El señor Nicolás Maduro ganó, según el Consejo Nacional Electoral, las elecciones presidenciales del 14 de abril.
El margen fue muy estrecho (1,49% de los votos) y aun así al día siguiente el árbitro se apresuró a proclamarlo. La auditoría pedida por la oposición fue realizada en forma chucuta, de tal suerte que no alcanza los estándares de una verdadera revisión de lo que ocurrió en los objetados comicios. Fue una soberana burla al país, que cargó, y remachó, sobre la figura del “sucesor”, el lastre de la ilegitimidad que a todas partes lo acompaña. Además, los descarados abusos y vicios registrados antes, durante y después de los comicios, forzaron al mismísimo Centro Carter a recoger aquellas palabras, según las cuales Venezuela goza del “mejor sistema electoral del mundo”.
Pero, al margen de todas las dudas y sospechas, Maduro avanzó, procaz, desafiante y altanero, hacia su más inmediato objetivo: lograr el reconocimiento dentro y fuera de la nación. De ahí su aproximación a la Iglesia católica, esencial para recibir un simbólico baño de virtud. La visita al papa Francisco. En ese mismo sentido se inscribió la apertura de conversaciones para la normalización de relaciones con los Estados Unidos, al punto de que se habló de la posibilidad de que el ocupante de Miraflores visitara la Casa Blanca y fuese recibido por Barack Obama. Un balde de agua fría para sus opositores.
De manera que en eso se le ha ido el tiempo, o, para decirlo en palabras de su mentor, que él ha hecho propias, en eso “se le ha ido la vida”. Y, lo grave de todo eso, es Venezuela la que agota su tiempo, sus oportunidades de salir adelante y enderezar tantos y tan graves entuertos, presentes en todos los órdenes de la vida nacional.
El Gobierno sigue enfrascado en su diatriba, en su verborrea, ahora, aparte de abundosa, exasperante, necia. Nada provechoso nos deja. Tenga usted la bondad, señor Maduro, de gobernar. Si habrá de despachar desde el Palacio de Gobierno, ocúpese de los asuntos que se supone le corresponden, en buena medida graves, complejos, acuciantes. ¿Para qué busca legitimidad, entonces?
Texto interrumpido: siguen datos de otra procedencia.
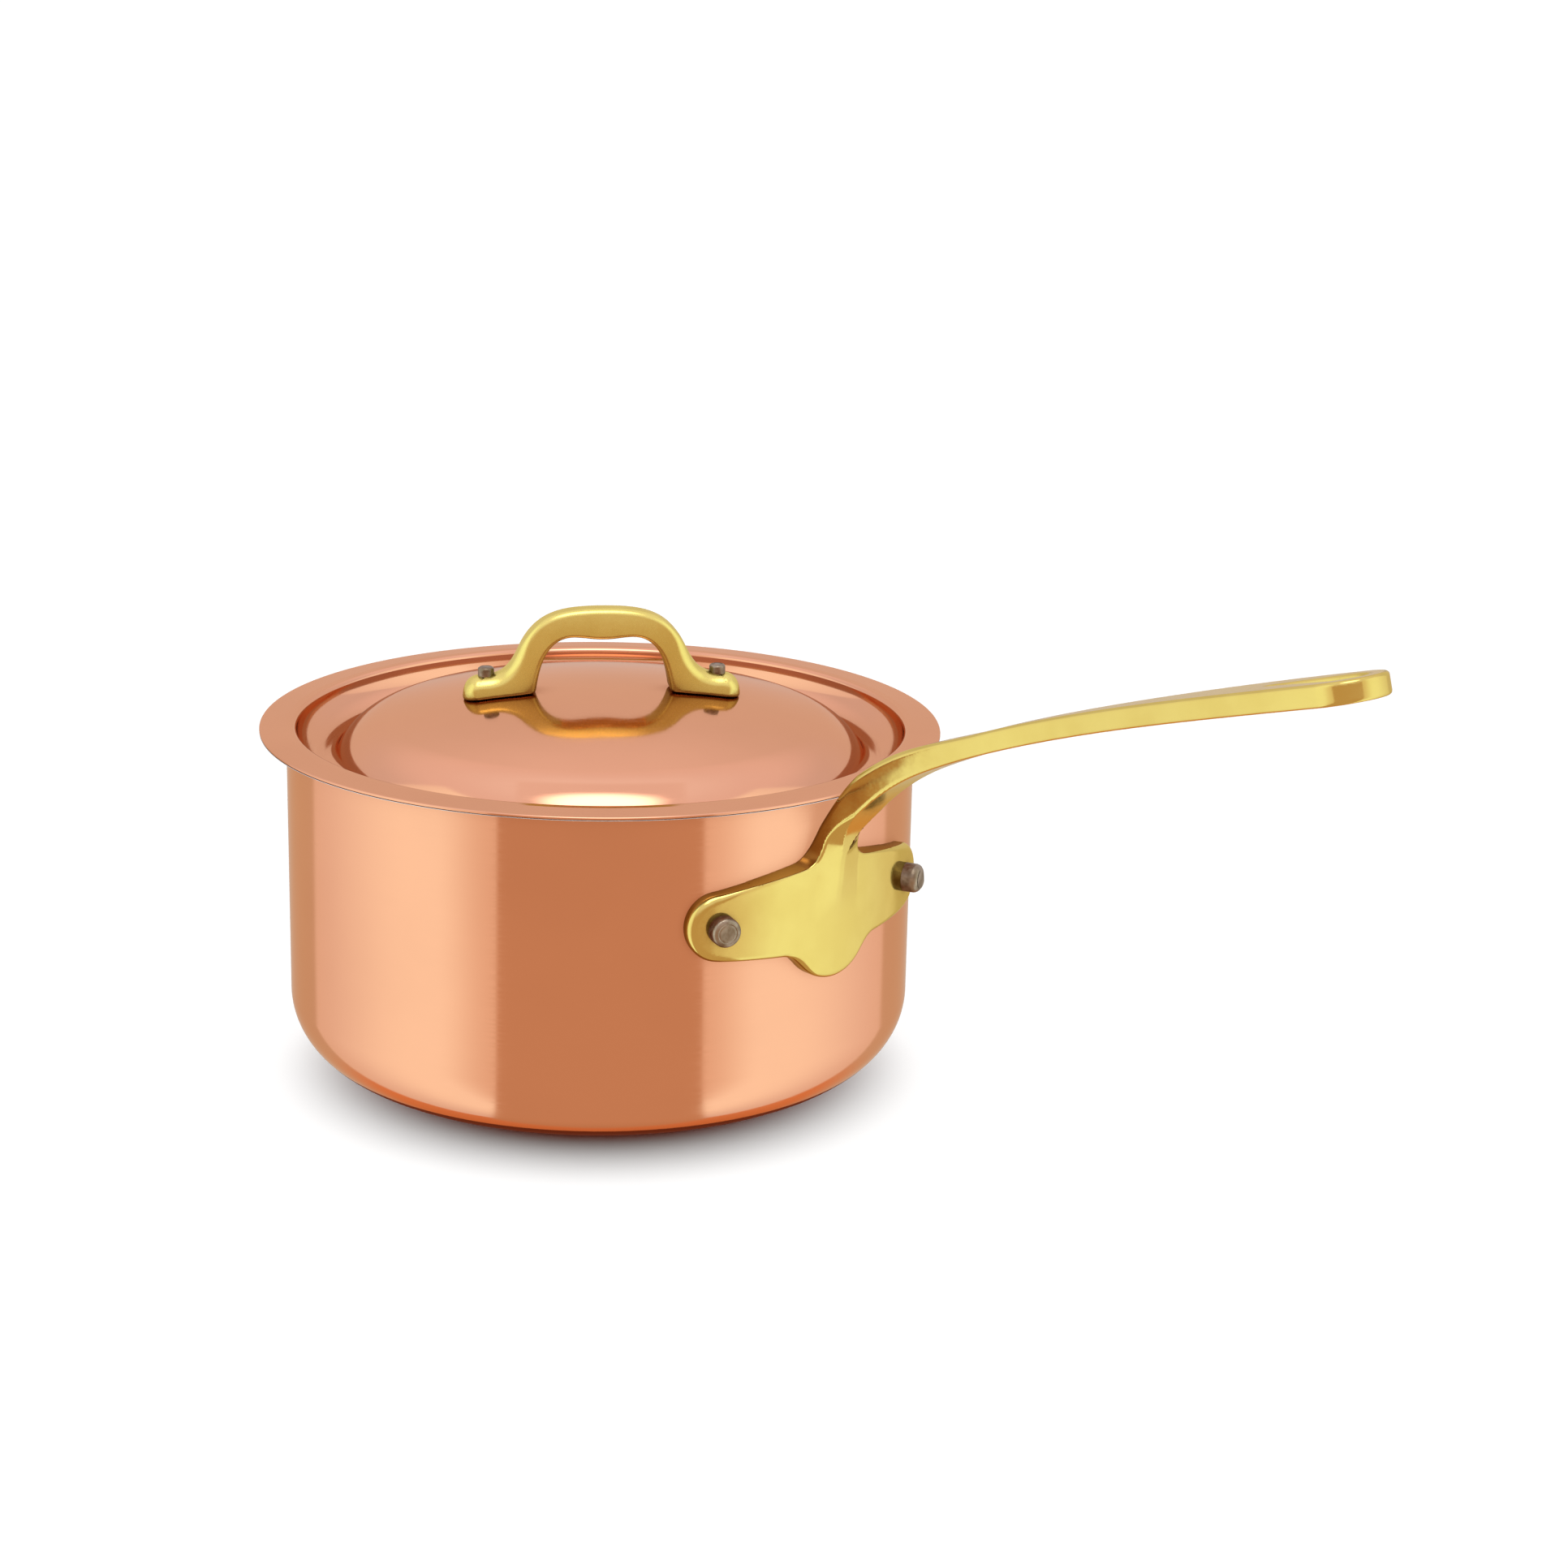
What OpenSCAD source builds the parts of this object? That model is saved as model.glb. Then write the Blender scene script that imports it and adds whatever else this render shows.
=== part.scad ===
// A lidded copper saucepan with a cast brass handle. Millimetres, +Z up.
// The origin is the centre of the base's underside, and +X runs out along the handle.

/* [Pan] */
// Outside diameter of the pan's wall
pan_d = 203; // [195:1:210]
// Height of the pan from base to rim
pan_h = 110; // [100:1:120]
// Thickness of the wall and base, lining included
wall_t = 1.5; // [1.2:0.1:2]
// Thickness of the steel lining within that wall
lining_t = 0.2; // [0.15:0.05:0.4]
// Outside radius of the corner between the wall and the base
corner_r = 22.7; // [15:0.1:25]

/* [Lid] */
// Outside diameter of the lid's flat flange
flange_d = 220; // [216:1:226]
// Thickness of the lid, lining included
lid_t = 1.2; // [1:0.1:1.4]
// Height of the crown above the flange
crown_rise = 10.8; // [8:0.1:13]
// Radius of the shallow crown
crown_r = 300; // [250:10:500]
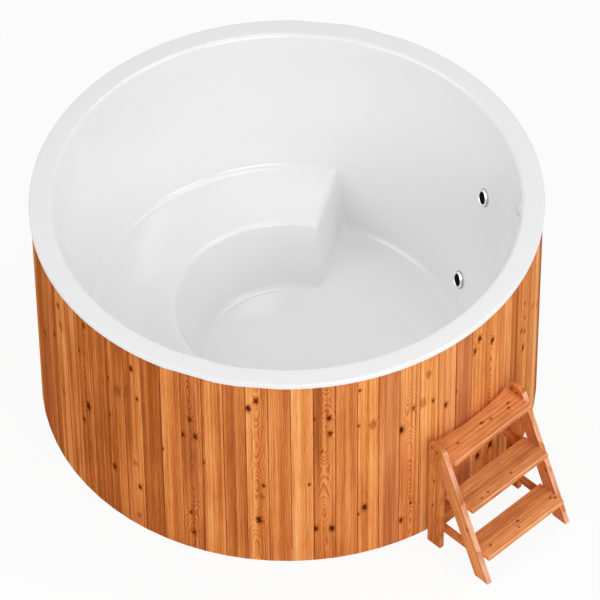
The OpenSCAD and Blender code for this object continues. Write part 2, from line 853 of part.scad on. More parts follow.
module stringer_shape() {
    across = stringer_w / cos(ladder_lean);
    intersection() {
        side_outline();
        translate([post_front + fit, 0]) square([ladder_d, ladder_h]);
        polygon([[foot_u, 0], [foot_u - across, 0],
            [front_u(ladder_h) - across, ladder_h], [front_u(ladder_h), ladder_h]]);
    }
}

module ladder_side(v) {
    difference() {
        upright(v, side_t) children();
        ladder_screw_set(screw_r + running);
    }
}

module left_post() { color("sienna") ladder_side(-ladder_w / 2) post_shape(); }
module right_post() { color("sienna") ladder_side(side_v) post_shape(); }
module left_stringer() { color("sienna") ladder_side(-ladder_w / 2) stringer_shape(); }
module right_stringer() { color("sienna") ladder_side(side_v) stringer_shape(); }

// Tread i from its nose back over depth d, with its front edges rounded
module tread_shape(i, d) {
    nose = nose_u(i);
    low = tread_top(i) - tread_t;
    polygon(concat([[nose - d, low]],
        arc([nose - nose_round, low + nose_round], nose_round, -90, 0, 5),
        arc([nose - nose_round, low + tread_t - nose_round], nose_round, 0, 90, 5),
        [[nose - d, low + tread_t]]));
}

module tread(i, d) {
    upright(-side_v + fit, 2 * (side_v - fit)) tread_shape(i, d);
}

module bottom_tread() { color("peru") tread(0, tread_d); }
module middle_tread() { color("peru") tread(1, tread_d); }

// The top tread's rear edge follows the round of the tub
module top_tread() {
    color("peru") difference() {
        tread(2, nose_u(2) - post_u + 60);
        translate([0, 0, tread_top(2) - tread_t - 1])
            cylinder(r = tread_arc_r, h = tread_t + 2, $fn = 360);
    }
}

function rail_top(i) = tread_top(i) - tread_t - fit;
function rail_mid(i) = rail_top(i) - rail_h / 2;
function stringer_mid_u(z) = front_u(z) - stringer_w / cos(ladder_lean) / 2;

// A rail runs from the rear of the post to just behind the front of the stringer
module rail_shape(i) {
    low = rail_top(i) - rail_h;
    intersection() {
        translate([post_u, low]) square([ladder_d, rail_h]);
        polygon([[post_u, 0], [foot_u - rail_back, 0],
            [front_u(ladder_h) - rail_back, ladder_h], [post_u, ladder_h]]);
    }
}

module tread_rails() {
    color("sienna") difference() {
        for (i = [0:2], v = [-side_v + fit, side_v - fit - rail_w]) upright(v, rail_w) rail_shape(i);
        ladder_screw_set(screw_r + running);
    }
}

cross_u = post_u + (post_w - cross_t) / 2;

module rear_cross_bar() {
    color("sienna") difference() {
        translate([-side_v + rail_w + 2 * fit, -cross_u - cross_t, cross_at])
            cube([2 * (side_v - rail_w - 2 * fit), cross_t, cross_h]);
        ladder_screw_set(screw_r + running);
    }
}

// A ladder screw points from the inside of a side frame outwards
module side_screw(side, u, z, from, l, r, head) {
    mirror([side < 0 ? 1 : 0, 0, 0]) translate([from, -u, z]) rotate([0, 90, 0]) {
        cylinder(r = r, h = l);
        if (head) translate([0, 0, -screw_head_t]) cylinder(r = screw_head_r, h = screw_head_t);
    }
}

module ladder_screw_set(r, head = false) {
    rail_in = side_v - fit - rail_w;
    for (side = [-1, 1], i = [0:2], u = [post_u + 16, stringer_mid_u(rail_mid(i))])
        side_screw(side, u, rail_mid(i), rail_in, rail_w + 14, r, head);
}

module ladder_screws() { color("silver") ladder_screw_set(screw_r, true); }

liner();
cladding_panel(0);  // cladding_01
cladding_panel(1);  // cladding_02
cladding_panel(2);  // cladding_03
cladding_panel(3);  // cladding_04
cladding_panel(4);  // cladding_05
cladding_panel(5);  // cladding_06
cladding_panel(6);  // cladding_07
cladding_panel(7);  // cladding_08
cladding_panel(8);  // cladding_09
cladding_panel(9);  // cladding_10
cladding_panel(10);  // cladding_11
cladding_panel(11);  // cladding_12
top_ring();
middle_ring();
bottom_ring();
frame_studs();
floor_deck();
base_joists();
floor_foam();
wall_foam();
bench_ribs();
cladding_screws();
deck_screws();
upper_port_ring();
upper_port_body();
upper_port_pipe();
lower_port_ring();
lower_port_body();
lower_port_pipe();
port_gaskets();
port_nuts();
pipe_collars();
overflow_cover();
overflow_body();
overflow_nut();
overflow_hose();
drain_strainer();
drain_body();
drain_gasket();
drain_nut();
drain_pipe();
valve_body();
valve_seats();
valve_ball();
valve_stem();
valve_lever();
valve_lever_nut();
valve_outlet();
left_post();
right_post();
left_stringer();
right_stringer();
bottom_tread();
middle_tread();
top_tread();
tread_rails();
rear_cross_bar();
ladder_screws();
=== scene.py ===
"""Looks of a round cold plunge tub: a glossy white moulded liner in a drum of upright
softwood boards, with wall ports, a drain valve and a step ladder beside it."""

import json
import math
import random

import bmesh
import bpy
from mathutils import Matrix, Vector


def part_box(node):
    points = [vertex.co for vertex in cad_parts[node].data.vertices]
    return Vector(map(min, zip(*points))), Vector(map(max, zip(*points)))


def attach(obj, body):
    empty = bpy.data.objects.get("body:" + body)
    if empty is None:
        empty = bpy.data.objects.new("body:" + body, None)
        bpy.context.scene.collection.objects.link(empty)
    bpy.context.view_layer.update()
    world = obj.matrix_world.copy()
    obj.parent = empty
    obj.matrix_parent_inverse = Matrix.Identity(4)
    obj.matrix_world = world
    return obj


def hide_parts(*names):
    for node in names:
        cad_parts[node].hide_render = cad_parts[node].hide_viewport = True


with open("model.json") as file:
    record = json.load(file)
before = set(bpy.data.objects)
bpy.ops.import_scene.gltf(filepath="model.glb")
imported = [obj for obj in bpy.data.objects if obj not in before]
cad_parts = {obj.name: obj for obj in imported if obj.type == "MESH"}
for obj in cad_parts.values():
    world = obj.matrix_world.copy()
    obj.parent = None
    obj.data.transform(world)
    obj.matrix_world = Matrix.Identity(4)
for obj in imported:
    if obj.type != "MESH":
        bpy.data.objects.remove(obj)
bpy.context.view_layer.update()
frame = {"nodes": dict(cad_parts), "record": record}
nodes = frame["nodes"]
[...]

La peor forma de ganar tiempo, como pareciera ser su meta, incluso frente a los rebullones que le hacen sombra dentro de la revolución, sería, justamente, perdiendo la ocasión de convencer a todos, afectos y adversarios, de que el “comandante supremo” no se equivocó en la hora agónica de señalarlo con el dedo de la sucesión.
El paso que sigue, según las versiones confiables que circulan en las esferas políticas, es la decisión del Tribunal Supremo de Justicia sobre el recurso de impugnación incoado por Henrique Capriles Radonski. No habrá sorpresa alguna. Ya fue rechazada la recusación de siete magistrados de la Sala Constitucional, pese a que en anteriores decisiones ya fijaron criterio.
Ahora, ¿después de eso se pronunciará con voz robusta la Venezuela democrática? ¿Soportará semejante prueba la fe de los venezolanos en una salida electoral sin garantías, a ciegas? ¿Se aceptará mantener a la república sumida en esta diatriba infecunda? ¿El señor Maduro dedicado a ese tira y encoge con los Estados Unidos, con Colombia, con España, colocando sus prejuicios ideológicos por encima de los altos intereses de la nación? ¿Cómo calificar, por ejemplo, esa ridícula tozudez de traerse al ex espía Edward Snowden, cuando el propio gobierno de Rusia declaró que le importaban más las relaciones con Estados Unidos que la situación de ese personaje? ¿Será que el Gobierno, ya ratificado por el TSJ, se ocupará de la inseguridad, y verificará por qué han fracasado sus 20 planes, el último bautizado Patria Segura, que ninguna de las dos cosas tenemos: ni Patria ni seguridad? ¿Lo resolverá con el escudo antiaéreo? ¿Aclarará el señor Maduro por qué las reservas internacionales han caído tanto, ahora en su nivel histórico más bajo? ¿En qué se han gastado? ¿Dónde está el oro? ¿Explicará para qué se someterá al país a un nuevo y pesado endeudamiento? ¿Nos dirá algún día qué pasará con las universidades?
Como ve, señor Maduro, son muchas preguntas. Los venezolanos tienen demasiadas razones para esperar de usted más que peroratas, broncas y desplantes. Gobierne, pues. No hay excusa que valga.